Permettre au citoyen de voter électroniquement, c’est devoir mettre en place une procédure relativement complexe qui doit permettre à ce dernier de s’assurer que son vote a bien été pris en compte, qu’il n’a pas été modifié, et qu’il reste anonyme, et ce, du début à la fin du processus. Aucune de ces exigences minimales n’est pris en compte dans la parodie bricolée et foireuse qu’on nous offre ici.

Rien, absolument rien n’indique que si l’on vote pour le Clown A ou le Clown B, ce ne sera pas le Clown C qui sera enregistré, quelque part, sur le serveur en question. Rien n’indique que le vote n’aura pas été modifié. Rien n’indique que le vote n’aura pas été effacé, oublié, corrompu. Le citoyen n’a, de fait, strictement aucun moyen de s’assurer que son vote se retrouvera bien exprimé.

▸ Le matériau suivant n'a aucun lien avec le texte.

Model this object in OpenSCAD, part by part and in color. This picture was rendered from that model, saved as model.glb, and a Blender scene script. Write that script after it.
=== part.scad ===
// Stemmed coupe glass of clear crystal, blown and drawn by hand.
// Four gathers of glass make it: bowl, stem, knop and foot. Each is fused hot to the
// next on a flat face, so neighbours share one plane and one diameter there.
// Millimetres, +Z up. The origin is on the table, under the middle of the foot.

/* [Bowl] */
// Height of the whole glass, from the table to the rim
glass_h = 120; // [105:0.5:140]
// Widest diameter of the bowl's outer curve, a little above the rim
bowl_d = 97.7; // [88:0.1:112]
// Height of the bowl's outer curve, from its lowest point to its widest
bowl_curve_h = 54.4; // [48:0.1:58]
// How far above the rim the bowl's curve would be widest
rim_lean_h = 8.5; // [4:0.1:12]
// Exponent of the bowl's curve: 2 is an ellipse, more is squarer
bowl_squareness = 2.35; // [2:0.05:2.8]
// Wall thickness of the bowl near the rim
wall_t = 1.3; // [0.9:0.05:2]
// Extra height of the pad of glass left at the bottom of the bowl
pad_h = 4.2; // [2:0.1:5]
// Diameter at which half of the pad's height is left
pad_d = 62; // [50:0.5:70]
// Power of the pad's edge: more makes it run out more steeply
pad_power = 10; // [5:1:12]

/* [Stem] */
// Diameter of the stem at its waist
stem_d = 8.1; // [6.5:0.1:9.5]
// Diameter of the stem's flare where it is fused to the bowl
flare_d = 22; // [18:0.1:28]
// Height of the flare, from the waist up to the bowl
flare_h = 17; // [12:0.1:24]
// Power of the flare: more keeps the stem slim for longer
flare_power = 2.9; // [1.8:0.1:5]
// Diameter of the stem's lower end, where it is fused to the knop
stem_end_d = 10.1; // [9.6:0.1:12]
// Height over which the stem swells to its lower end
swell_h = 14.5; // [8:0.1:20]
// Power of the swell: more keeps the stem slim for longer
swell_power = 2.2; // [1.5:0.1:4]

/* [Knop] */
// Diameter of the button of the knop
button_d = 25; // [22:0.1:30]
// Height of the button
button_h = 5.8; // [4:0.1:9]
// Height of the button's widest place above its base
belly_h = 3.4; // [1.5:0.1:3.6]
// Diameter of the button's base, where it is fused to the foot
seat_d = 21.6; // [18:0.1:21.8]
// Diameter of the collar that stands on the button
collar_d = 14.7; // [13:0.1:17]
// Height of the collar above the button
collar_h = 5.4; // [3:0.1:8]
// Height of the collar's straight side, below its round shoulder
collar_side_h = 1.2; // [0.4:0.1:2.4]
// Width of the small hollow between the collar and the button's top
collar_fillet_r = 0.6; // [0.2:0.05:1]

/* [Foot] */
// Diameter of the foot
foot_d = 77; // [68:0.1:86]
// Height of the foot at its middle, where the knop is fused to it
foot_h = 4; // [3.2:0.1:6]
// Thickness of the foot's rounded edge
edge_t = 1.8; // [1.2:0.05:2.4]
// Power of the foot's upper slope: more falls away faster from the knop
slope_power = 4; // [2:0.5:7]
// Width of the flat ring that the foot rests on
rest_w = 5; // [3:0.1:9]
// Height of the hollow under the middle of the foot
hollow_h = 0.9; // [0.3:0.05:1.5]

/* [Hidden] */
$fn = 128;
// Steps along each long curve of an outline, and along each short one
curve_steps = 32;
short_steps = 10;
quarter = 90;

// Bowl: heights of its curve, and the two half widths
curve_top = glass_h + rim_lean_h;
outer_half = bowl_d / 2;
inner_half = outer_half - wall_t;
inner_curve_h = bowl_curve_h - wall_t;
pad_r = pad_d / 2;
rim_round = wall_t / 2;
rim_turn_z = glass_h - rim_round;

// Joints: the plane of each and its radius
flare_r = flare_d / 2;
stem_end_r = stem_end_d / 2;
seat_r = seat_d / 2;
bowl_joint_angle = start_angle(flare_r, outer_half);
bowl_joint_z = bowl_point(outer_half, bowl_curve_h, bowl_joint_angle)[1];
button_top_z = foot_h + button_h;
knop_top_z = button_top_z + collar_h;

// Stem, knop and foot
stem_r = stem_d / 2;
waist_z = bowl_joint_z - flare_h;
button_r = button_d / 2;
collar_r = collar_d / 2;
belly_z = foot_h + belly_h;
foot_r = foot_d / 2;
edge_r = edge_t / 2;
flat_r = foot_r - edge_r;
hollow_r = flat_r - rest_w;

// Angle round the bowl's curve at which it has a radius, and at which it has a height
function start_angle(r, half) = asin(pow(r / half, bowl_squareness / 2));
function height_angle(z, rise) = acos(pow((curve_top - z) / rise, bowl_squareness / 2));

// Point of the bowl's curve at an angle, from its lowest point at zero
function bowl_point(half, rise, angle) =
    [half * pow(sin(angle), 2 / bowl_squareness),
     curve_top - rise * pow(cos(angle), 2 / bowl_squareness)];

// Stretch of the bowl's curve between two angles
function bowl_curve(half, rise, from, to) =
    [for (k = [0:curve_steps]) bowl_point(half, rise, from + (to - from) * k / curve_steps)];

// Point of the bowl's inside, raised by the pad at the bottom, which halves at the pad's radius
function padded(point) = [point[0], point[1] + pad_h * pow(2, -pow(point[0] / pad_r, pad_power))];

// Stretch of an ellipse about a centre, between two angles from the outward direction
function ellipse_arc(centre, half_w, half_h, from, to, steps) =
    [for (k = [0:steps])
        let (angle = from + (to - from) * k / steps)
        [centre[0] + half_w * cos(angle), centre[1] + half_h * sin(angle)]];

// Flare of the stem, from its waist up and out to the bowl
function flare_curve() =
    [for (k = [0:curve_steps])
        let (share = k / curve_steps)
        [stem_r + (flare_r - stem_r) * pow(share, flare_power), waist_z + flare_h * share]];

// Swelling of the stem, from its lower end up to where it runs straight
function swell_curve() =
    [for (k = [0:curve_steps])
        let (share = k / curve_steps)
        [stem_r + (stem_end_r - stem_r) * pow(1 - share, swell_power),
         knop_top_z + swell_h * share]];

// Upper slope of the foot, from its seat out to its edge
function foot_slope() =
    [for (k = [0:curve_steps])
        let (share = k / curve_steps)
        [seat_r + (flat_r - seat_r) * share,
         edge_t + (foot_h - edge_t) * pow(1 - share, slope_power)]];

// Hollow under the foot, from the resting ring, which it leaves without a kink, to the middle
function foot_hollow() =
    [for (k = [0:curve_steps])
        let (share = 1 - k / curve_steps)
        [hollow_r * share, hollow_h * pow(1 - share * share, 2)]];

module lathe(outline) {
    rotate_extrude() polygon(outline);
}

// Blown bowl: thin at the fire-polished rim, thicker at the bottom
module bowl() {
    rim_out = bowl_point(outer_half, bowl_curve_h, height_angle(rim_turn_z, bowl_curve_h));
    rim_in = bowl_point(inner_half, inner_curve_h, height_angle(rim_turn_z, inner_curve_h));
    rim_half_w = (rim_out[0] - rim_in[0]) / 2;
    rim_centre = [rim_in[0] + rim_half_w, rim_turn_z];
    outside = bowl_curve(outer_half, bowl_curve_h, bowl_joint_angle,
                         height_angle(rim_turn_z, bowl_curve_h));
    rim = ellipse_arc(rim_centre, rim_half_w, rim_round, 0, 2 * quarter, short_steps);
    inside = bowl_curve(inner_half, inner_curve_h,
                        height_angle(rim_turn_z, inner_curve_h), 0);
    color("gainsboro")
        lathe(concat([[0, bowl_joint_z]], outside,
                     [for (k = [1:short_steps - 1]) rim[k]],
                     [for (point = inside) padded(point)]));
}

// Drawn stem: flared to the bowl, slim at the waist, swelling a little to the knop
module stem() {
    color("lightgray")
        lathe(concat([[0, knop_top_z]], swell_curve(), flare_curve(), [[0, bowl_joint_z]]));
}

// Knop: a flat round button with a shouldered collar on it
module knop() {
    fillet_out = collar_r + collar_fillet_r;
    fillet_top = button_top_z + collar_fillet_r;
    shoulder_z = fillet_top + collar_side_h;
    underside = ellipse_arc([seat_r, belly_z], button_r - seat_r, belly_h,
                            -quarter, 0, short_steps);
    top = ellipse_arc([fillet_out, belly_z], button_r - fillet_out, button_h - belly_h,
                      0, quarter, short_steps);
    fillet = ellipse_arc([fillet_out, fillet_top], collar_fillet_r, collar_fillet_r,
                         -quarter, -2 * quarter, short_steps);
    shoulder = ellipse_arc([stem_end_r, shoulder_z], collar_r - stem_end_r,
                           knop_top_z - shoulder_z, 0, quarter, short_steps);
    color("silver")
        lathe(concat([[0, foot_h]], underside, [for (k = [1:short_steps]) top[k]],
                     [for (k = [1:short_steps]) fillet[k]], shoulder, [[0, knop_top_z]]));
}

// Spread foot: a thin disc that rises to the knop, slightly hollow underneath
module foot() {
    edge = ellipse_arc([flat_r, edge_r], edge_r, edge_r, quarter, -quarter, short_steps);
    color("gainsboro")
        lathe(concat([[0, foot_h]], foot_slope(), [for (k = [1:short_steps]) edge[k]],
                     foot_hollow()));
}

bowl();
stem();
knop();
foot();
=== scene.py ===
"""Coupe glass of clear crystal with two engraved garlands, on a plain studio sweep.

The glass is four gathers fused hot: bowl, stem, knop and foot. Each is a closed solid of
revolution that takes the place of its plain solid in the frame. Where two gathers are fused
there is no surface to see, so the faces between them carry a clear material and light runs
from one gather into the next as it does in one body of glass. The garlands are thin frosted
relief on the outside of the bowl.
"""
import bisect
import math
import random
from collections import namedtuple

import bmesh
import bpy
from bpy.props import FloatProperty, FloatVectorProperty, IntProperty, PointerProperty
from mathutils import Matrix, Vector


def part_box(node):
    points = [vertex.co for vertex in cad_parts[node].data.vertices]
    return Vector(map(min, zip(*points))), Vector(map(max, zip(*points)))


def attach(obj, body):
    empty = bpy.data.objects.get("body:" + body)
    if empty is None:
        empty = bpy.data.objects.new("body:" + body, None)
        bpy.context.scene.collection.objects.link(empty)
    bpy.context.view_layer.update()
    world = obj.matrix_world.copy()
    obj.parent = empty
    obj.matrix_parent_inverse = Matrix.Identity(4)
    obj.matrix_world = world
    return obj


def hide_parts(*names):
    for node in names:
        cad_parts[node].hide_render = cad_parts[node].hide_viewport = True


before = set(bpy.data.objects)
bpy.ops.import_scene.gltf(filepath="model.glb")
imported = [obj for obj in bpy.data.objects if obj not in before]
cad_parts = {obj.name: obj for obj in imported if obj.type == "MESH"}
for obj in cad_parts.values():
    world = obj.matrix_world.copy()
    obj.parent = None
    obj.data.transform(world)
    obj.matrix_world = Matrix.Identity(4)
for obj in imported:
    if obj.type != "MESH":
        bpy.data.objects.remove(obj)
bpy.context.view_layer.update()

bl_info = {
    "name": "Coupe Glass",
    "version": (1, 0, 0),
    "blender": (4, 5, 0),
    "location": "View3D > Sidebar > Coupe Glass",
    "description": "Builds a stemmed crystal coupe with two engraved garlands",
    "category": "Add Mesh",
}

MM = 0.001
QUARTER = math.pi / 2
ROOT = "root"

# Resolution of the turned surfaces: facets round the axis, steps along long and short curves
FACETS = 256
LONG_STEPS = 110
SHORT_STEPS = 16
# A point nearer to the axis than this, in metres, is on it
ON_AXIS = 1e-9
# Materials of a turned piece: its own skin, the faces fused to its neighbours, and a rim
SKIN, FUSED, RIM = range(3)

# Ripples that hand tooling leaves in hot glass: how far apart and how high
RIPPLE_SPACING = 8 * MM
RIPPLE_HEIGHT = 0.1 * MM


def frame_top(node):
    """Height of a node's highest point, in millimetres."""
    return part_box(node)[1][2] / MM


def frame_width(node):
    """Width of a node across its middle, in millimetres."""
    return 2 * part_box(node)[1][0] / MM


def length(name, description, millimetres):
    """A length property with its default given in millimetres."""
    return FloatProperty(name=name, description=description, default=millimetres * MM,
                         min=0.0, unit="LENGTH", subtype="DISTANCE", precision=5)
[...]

Si ça se trouve, un employé du ministère, sous le sceau du secret, est en train de remplir, à partir de la fonction ALEA dans Excel, un grand tableau qu’il va ensuite injecter dans la base de données du « vote électronique des Français de l’Étranger », ou, mieux, une fonction habilement construite pour orienter le vote dans le sens qu’on veut. Absolument aucune méthode ne permet de vérifier que ce n’est pas le cas.

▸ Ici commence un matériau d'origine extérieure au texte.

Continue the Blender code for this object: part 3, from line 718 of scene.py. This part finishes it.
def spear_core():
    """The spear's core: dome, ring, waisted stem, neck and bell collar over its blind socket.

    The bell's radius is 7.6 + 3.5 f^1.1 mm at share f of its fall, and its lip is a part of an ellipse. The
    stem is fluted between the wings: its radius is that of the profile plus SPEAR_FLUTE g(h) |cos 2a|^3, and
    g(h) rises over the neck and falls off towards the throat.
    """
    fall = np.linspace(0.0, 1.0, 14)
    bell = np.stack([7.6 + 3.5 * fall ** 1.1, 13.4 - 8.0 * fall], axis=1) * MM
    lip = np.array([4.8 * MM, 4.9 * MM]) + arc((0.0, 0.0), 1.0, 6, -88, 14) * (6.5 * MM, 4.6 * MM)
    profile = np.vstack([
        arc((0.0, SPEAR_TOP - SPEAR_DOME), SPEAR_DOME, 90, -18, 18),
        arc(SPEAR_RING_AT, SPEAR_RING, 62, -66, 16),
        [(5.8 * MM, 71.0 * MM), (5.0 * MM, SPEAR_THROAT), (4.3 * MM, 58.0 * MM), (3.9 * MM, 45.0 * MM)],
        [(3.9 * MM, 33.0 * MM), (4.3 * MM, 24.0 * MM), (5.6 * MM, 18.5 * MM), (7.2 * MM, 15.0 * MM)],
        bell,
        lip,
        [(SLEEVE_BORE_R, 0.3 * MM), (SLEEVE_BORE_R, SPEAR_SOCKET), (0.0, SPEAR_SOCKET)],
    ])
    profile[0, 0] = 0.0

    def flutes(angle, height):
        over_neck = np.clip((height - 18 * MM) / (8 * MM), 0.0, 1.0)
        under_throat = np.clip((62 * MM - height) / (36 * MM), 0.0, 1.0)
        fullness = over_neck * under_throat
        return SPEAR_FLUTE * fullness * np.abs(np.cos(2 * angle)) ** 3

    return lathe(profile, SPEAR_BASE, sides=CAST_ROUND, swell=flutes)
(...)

Compte tenu de l’Histoire, compte tenu de la facilité évidente qu’offre une telle parodie de vote pour bidouiller le résultat, compte tenu du nombre de députés (une douzaine) et de Français impliqués (plusieurs centaines de milliers), on peut parier que tout ceci n’est pas fortuit, voire drôlement commode.

Si voter, de façon traditionnelle, est déjà, en soi, une fumisterie et un acte sensément immoral puisque permettant d’imposer la volonté d’un petit nombre sur tout un groupe de personnes, voter de façon électronique comme le propose la Diplomatie Française revient carrément à abdiquer ouvertement toute prétention à la liberté de citoyen et plonger dans les délices d’une naïveté confondante.